The judge did not address whether Bragg’s case jeopardized Trump’s right to a fair trial in Carroll’s case.

Carroll, 79, has long accused Trump of stalling to keep jurors from ever hearing her case.

Both of Carroll’s lawsuits stem from her alleged encounter with Trump in late 1995 or early 1996 in a Bergdorf Goodman department store in Manhattan.

Carroll has said Trump asked for her help in buying a gift for another woman, but later “maneuvered” her into and sexually assaulted her in a dressing room.

‘FACT-INTENSIVE QUESTION’

After Carroll described the incident in a June 2019 New York magazine excerpt from her memoir, Trump told a reporter at the White House that he did not know Carroll, that “she’s not my type,” and that she concocted the rape claim to sell her book.

He largely repeated his denial in October 2022, when he called the rape claim a “hoax,” “lie,” “con job” and “complete scam” on his Truth Social media platform.

The Washington appeals court said that in deciding whether people act in the scope of their employment, the district generally looks to whether they are motivated by a purpose to serve their employer around the time they acted.

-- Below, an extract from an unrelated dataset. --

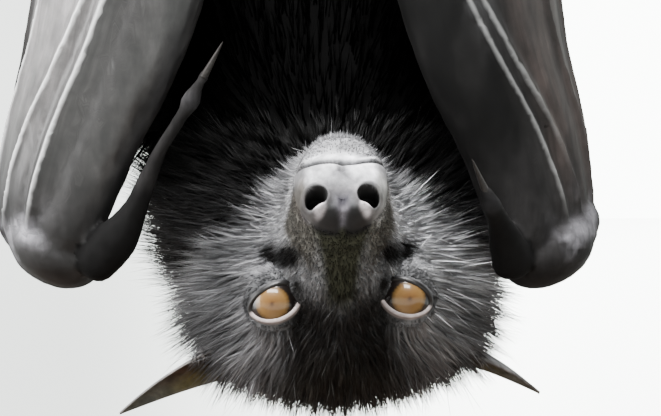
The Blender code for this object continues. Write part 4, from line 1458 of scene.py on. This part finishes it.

Chief Judge Anna Blackburne-Rigsby said determining what was on Trump’s mind when he first talked about Carroll was a “fact-intensive question” that “cannot be resolved as a matter of law in either party’s favor on the record before us.”

At trial, Carroll is expected to introduce testimony from two women who have said Trump sexually assaulted them, and a 2005 “Access Hollywood” tape of Trump making vulgar comments about women that threatened to upend his 2016 White House run.

On April 4, Trump pleaded not guilty to 34 felony charges of falsifying business records in an indictment filed by Bragg, related to a hush money payment to porn star Stormy Daniels.

The case is Trump et al v. Carroll, District of Columbia Court of Appeals, No. 22-SP-0745.